SOURCE DATA:
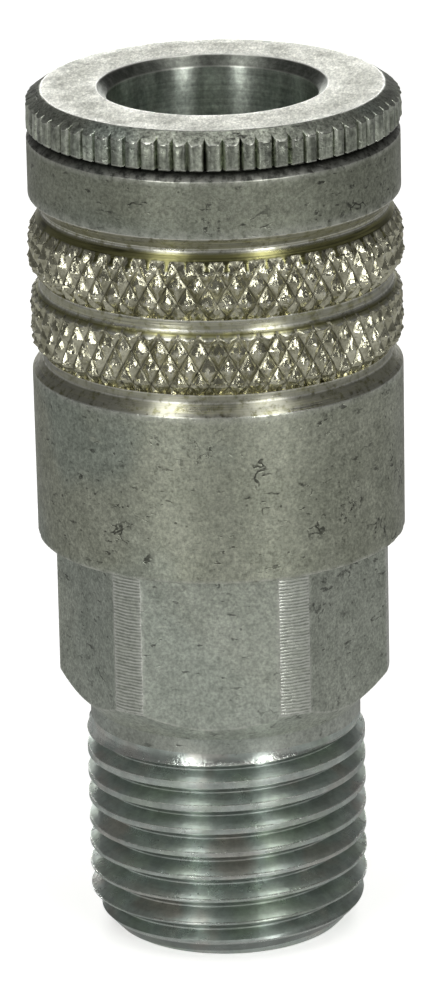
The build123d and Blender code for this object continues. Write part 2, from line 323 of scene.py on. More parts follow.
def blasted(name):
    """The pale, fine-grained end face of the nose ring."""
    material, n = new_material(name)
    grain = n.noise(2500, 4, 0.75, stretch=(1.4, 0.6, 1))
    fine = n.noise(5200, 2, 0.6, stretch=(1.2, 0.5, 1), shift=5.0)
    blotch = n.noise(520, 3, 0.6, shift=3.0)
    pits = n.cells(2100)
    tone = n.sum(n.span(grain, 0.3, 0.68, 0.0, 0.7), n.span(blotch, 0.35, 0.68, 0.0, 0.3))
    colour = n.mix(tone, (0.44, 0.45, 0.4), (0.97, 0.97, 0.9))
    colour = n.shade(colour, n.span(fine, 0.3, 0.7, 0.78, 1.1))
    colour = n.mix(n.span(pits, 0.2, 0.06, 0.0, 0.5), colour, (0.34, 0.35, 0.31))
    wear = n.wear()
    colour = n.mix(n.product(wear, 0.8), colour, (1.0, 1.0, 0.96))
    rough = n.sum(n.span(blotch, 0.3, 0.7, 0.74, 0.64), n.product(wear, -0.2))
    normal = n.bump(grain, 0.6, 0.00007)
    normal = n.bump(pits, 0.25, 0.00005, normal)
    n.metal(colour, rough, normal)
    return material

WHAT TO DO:
Repeat the material above in full, exactly as it stands.

ANSWER FOR THE TASK:
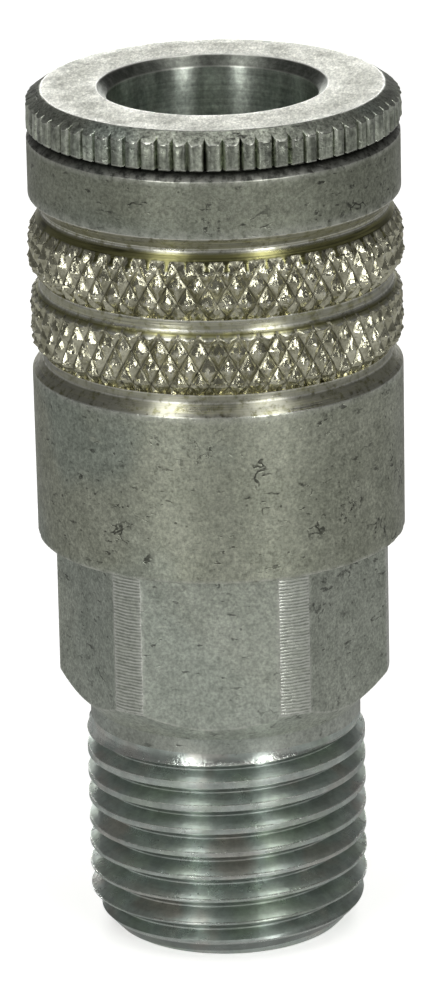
The build123d and Blender code for this object continues. Write part 2, from line 323 of scene.py on. More parts follow.
def blasted(name):
    """The pale, fine-grained end face of the nose ring."""
    material, n = new_material(name)
    grain = n.noise(2500, 4, 0.75, stretch=(1.4, 0.6, 1))
    fine = n.noise(5200, 2, 0.6, stretch=(1.2, 0.5, 1), shift=5.0)
    blotch = n.noise(520, 3, 0.6, shift=3.0)
    pits = n.cells(2100)
    tone = n.sum(n.span(grain, 0.3, 0.68, 0.0, 0.7), n.span(blotch, 0.35, 0.68, 0.0, 0.3))
    colour = n.mix(tone, (0.44, 0.45, 0.4), (0.97, 0.97, 0.9))
    colour = n.shade(colour, n.span(fine, 0.3, 0.7, 0.78, 1.1))
    colour = n.mix(n.span(pits, 0.2, 0.06, 0.0, 0.5), colour, (0.34, 0.35, 0.31))
    wear = n.wear()
    colour = n.mix(n.product(wear, 0.8), colour, (1.0, 1.0, 0.96))
    rough = n.sum(n.span(blotch, 0.3, 0.7, 0.74, 0.64), n.product(wear, -0.2))
    normal = n.bump(grain, 0.6, 0.00007)
    normal = n.bump(pits, 0.25, 0.00005, normal)
    n.metal(colour, rough, normal)
    return material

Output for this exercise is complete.